Le problème d'une abstraction toujours plus éloignée du terreau d'où elle provient c'est qu'elle laisse en déshérence la question de l'arrimage ontologique des signifiants dans la substantialité du monde réel : comme un champ laissé en friche, les désignations correctes du signifiant vers le signifié et plus encore du signifié vers le référent deviennent lâches, imprécises, voire délirantes, au sens où elles conduisent à un déni du réel, c'est-à-dire en dernier ressort à une ruine de la fonction de désignation de la langue et en définitive à l'incapacité du réel de se construire comme tel. Il apparaît ici que l'impératif Kirkegaardien de réduplication, dans sa fonction éthique, trouve des ramifications racinaires au sein même de l'usage de la langue, dans la mesure où il faut veiller sans trêve au maintien d'attaches solides entre les mots et les étant distinctifs substantiels qu'ils désignent, constitutifs de la réalité. Le commencement de toute éthique véritable réside en premier lieu dans cette attention constante, tant les conditions d’émergence et le soutènement du visage d’autrui y sont indissolublement liés.

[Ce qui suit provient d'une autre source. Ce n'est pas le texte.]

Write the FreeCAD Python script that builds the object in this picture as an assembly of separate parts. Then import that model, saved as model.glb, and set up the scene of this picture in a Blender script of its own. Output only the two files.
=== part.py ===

Il y aurait bien d'autres choses à dire sur ce texte, concernant notamment le fantasme de se "faire un nom", c'est-à-dire de prétendre établir son être dans la projection vide d'une représentation attestée dans le regard d'autrui - en tant qu'objet donc, en renonçant à sa dimension de sujet incarné, frappé d'incomplétude et de finitude : l'abstraction conduit l'être humain à une dimension objectale, ce que la science contemporaine nous démontre jour après jour jusqu'à la nausée. Se faire un nom, c’est en effet consentir à se réduire à un nom. Il en ressort que le sujet authentique ne peut être qu'un sujet incarné, c'est-à-dire mortel.
Notes
1 À cette époque une certaine euphémisation du langage n'avait pas cours, et ce qui nous apparaît à présent comme intolérable n'avait pas les mêmes résonances: je restitue simplement le texte original, sans pudibonderie anhistorique.